In a mineral-rich region of China, Wang Zhonggui, the head of Ashi’s land and resource bureau, was particularly powerful. So when the middle school held a legal-awareness program on May 17, Wang, 28, was among a group of authorities, including the school’s principal, public security officials and Communist Party leaders, who were invited to a postlecture lunch at the local government building.

Teachers ate in the canteen, including the woman who said she was later raped. Her account of what followed has appeared in the local news media and on the Internet. Local government officials did not respond to repeated requests for comment.

According to the teacher, the principal urged her to toast the officials in their dining room, and she felt compelled to comply, toasting each official in turn with a shot of baijiu, China’s fiery, clear liquor. After 14 or 15 shots, she said, she was drunk.

Feeling sick, she accepted a ride home with Wang and the school’s vice principal. But instead, she said, they took her to Wang’s suite. After the school official left, she staggered to the bathroom, threw up and tried to hold the door shut while Wang pounded on it.

Then, she said, Wang climbed through the bathroom window and dragged her to a bedroom adjoining his office. She woke up several hours later, almost naked, in an empty room. On the floor was a used condom, she said.
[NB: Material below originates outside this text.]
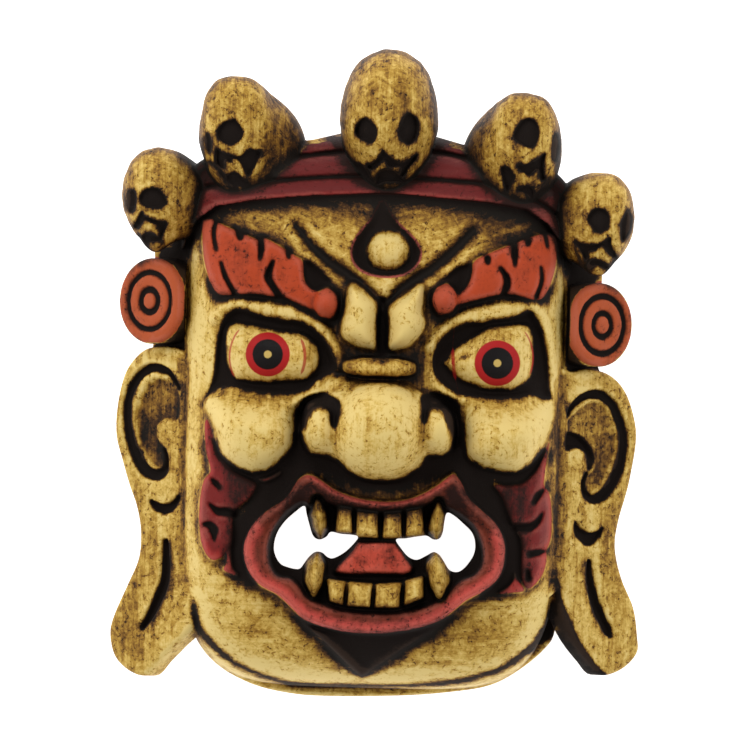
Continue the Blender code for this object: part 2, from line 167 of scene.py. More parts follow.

After agonizing all night, she went with her mother to the police station, where Zhong Xiancong, a police official who had attended the luncheon, heard her report of rape.

“To protect your reputation, you should forget about the whole thing,” she said Zhong told her. “You should tell your boyfriend Wang just hugged you.” He also said there was no need for the police to secure the crime scene, she said.

The police detained Wang three days after the episode, but released him two weeks later, citing a lack of evidence, according to Chinese news media reports.

Meanwhile, the teacher said, a township Communist Party committee member told her boyfriend’s uncle: “Tell her boyfriend not to stay with her. He can get other girls.” Without support, the party representative said, the teacher would not have the courage to press criminal charges.

On July 5, the teacher posted a detailed account of the attack online. “I am appealing from the bottom of my heart: leaders, please punish this criminal; please make these public servants that I’ve mentioned above take responsibility for their actions; please seek justice on my behalf,” she wrote.

A week later, The Qianzhong Morning Post, a local daily newspaper, published her accusations. Wang was quickly arrested.

Zhong, the police official who had turned the teacher away, was removed from his post. So was a public security official from the city that governs Ashi, who had defended Zhong for drinking on duty while at the luncheon, saying the government’s own prohibition against it was illegal. The principal was suspended.

Wang’s trial is expected to take place this month. But local and regional propaganda authorities are still trying to keep the matter quiet.

Late last month, the teacher cut off contact with the news media, saying officials had threatened her safety and that of her family if she continued to speak out.